The reason for the uncertainty is that what length will be optimal depends on a complex set of generally unspecified, unknown, and unpredictable system-dependent variables. Including the exact input and output impedances of the components that are being connected, the risetimes and falltimes of the signal being sent into the cable (i.e., the amount of time the signal takes to transition between its higher voltage and lower voltage states and vice versa), the propagation velocity of the particular cable, the jitter rejection capability of the DAC, the susceptibility of the particular components to ground-loop issues, the AC power distribution scheme in the particular setup (which can affect susceptibility to ground-loop issues), and even the possibility that supposedly objectionable amounts of jitter in the timing of D/A conversion, that might result from a non-optimal length, might be subjectively preferable to the particular listener in the particular system, depending on its frequency spectrum and other variables.
As to why cable manufacturers sell 1 meter lengths, as I say it might be preferable, at least subjectively, in some systems. Or it might make no difference in many cases. And some manufacturers and listeners figure to be unaware or unconcerned about length-related effects. And a 1 meter length can be sold at a lower price than a 1.5 meter length, everything else being equal. Among other reasons that are conceivable.
Some years back, I owned a California Audio Labs Delta CD transport and their Alpha DAC. I bought a .5 Meter Kimber Orchid, as the Orchid was supposed to be an excellent AES/EBU cable. It was terrible(the crappy Monster coax I tried first, sounded better). I replaced it with a 1.5 Meter Orchid and found bliss. Just my lesson learned about digital reflections and cable lengths. If I ever happen to again need an AES/EBU cable, I'll be shopping for an Orchid.
Rodman, It is system thing, as Al stated, but in your case it is possible that your transport had about 10ns transition time. Beginning of the transition resulted in reflection from the end of the cable (impedance boundary) coming 5ns later (5ns/m x 0.5m x 2) deforming shape of original transition in the middle, affecting threshold crossing time (jitter). With 1.5m cable first reflection came back 15ns later completely missing transition. Of course it is only a speculation. In addition propagation time is dielectric dependent. (assumed 5ns/m comes from 60% of light speed). Best thing is to try what works best.
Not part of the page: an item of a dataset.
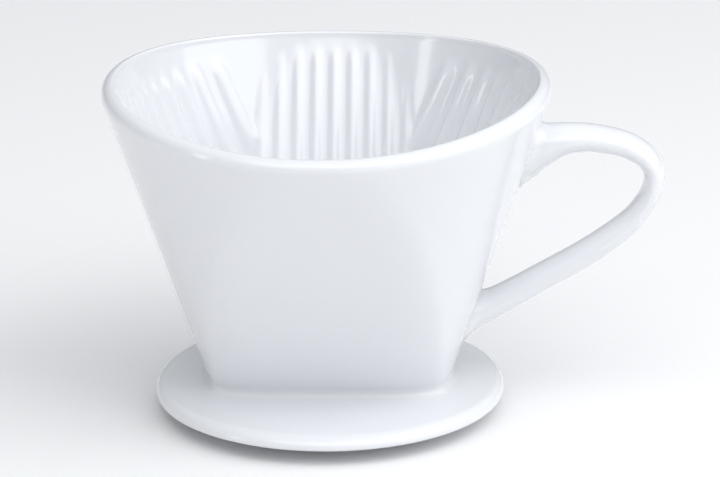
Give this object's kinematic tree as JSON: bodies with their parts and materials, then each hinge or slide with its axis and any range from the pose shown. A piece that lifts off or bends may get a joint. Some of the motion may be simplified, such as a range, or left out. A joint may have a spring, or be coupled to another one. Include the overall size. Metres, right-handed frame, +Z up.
{
  "type": "pour over dripper",
  "caption": "Glazed porcelain coffee dripper: a ribbed cone pinched by two flats, on a round flange with a locating ring, with a loop handle",
  "frame": {"origin": "on the drip axis, in the plane of the flange's underside, where the dripper rests on a mug's rim", "axes": "+Z up along the drip axis, +X towards the handle, +Y towards the back flat, so the object is mirrored about XZ"},
  "size_m": [0.1764, 0.1368, 0.1091],
  "materials": {
    "white_glaze": "glossy clear glaze over white porcelain, with a faint cool cast",
    "bare_porcelain": "unglazed, matt, slightly warm fired porcelain"
  },
  "bodies": {
    "root": {"cone_body": "white_glaze", "base_flange": "white_glaze", "locating_ring": "bare_porcelain", "handle": "white_glaze"}
  },
  "joints": []
}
A notable statement by the person with whom you were debating was:
Are they aware that the S/PDIF interface has a defined jitter margin? If I am remembering correctly, it is +/- 20 nanoseconds for 1 Fs (44.1 kHz/48 kHz) transmission, which is what the vast majority send over S/PDIF interfaces.I would refer him to the following paper, co-authored by Professor Malcolm Hawksford, a distinguished British professor/academician/researcher/PhD/DSc/Fellow of the AES (Audio Engineering Society)/AES Silver Medal honoree "for major contributions to engineering research in the advancement of audio reproduction":
Is The AES EBU / SPDIF Digital Audio Interface Flawed?
An excerpt from its conclusion:
A simple model of jitter error audibility has shown that white jitter noise of up to 180 ps can be tolerated in a DAC, but that even lower levels of sinusoidal jitter may be audible. These limits place tough constraints upon digital interface design....180 ps is less than 1% of the 20 ns figure cited by the person you were debating. Also, Professor Hawksford’s paper was presented to the AES in 1992; presumably the increased resolution provided by many of today’s systems makes low level jitter even more of a concern than it may have been in 1992.